On 08/10/17 17:59, Mikhail T. wrote:
Picking up on the conversation archived here:

    https://mail-index.netbsd.org/tech-pkg/2013/04/10/msg011065.html

Aleksey Cheusov wrote:
we [pkgsrc] should provide yum repository for RHEL, zypper repos for SLES, apt repositories for Debian derivatives etc.
I agree with the above rather strongly -- pkgsrc should not be "all or nothing". It offers a far superior way to /build/ packages on most OSes, but there is no justification for it replacing the native package-managers.

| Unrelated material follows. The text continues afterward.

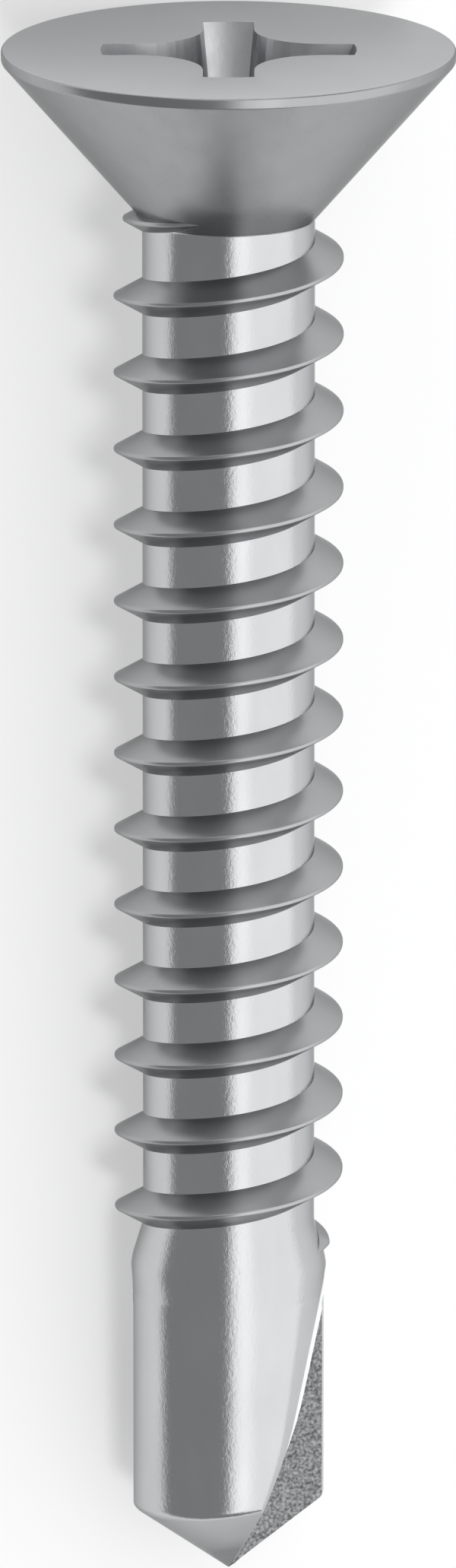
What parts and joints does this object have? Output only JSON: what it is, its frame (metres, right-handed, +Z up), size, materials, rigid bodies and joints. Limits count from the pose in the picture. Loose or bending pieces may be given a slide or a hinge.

Myself a happy user of FreeBSD ports, I'm now tasked with setting up package-building for Ubuntu and would much rather use pkgsrc, than anything Ubuntu/Debian offer. But the resulting packages, however I build them, must be installable on a generic Ubuntu system, playing well with the packages installed through other channels.
The part about "playing well with packages installed through other channels" makes this a huge can of worms. You simply can't guarantee compatibility (versions, build options, etc.) with packages from a separate repository. Even if a package works today, it could be broken by the next yum/apt update. Everything may appear to be fine at install time, but you end up with users discovering problems at run-time due to API changes in a shared lib that was updated since your program was compiled against it, changes in command interfaces, etc. I still use EPEL and a couple other 3rd party repos occasionally, where the cost of using another method outweighs the risk, but I keep it to a minimum, so I can focus on productive tasks instead of emergency firefighting sessions.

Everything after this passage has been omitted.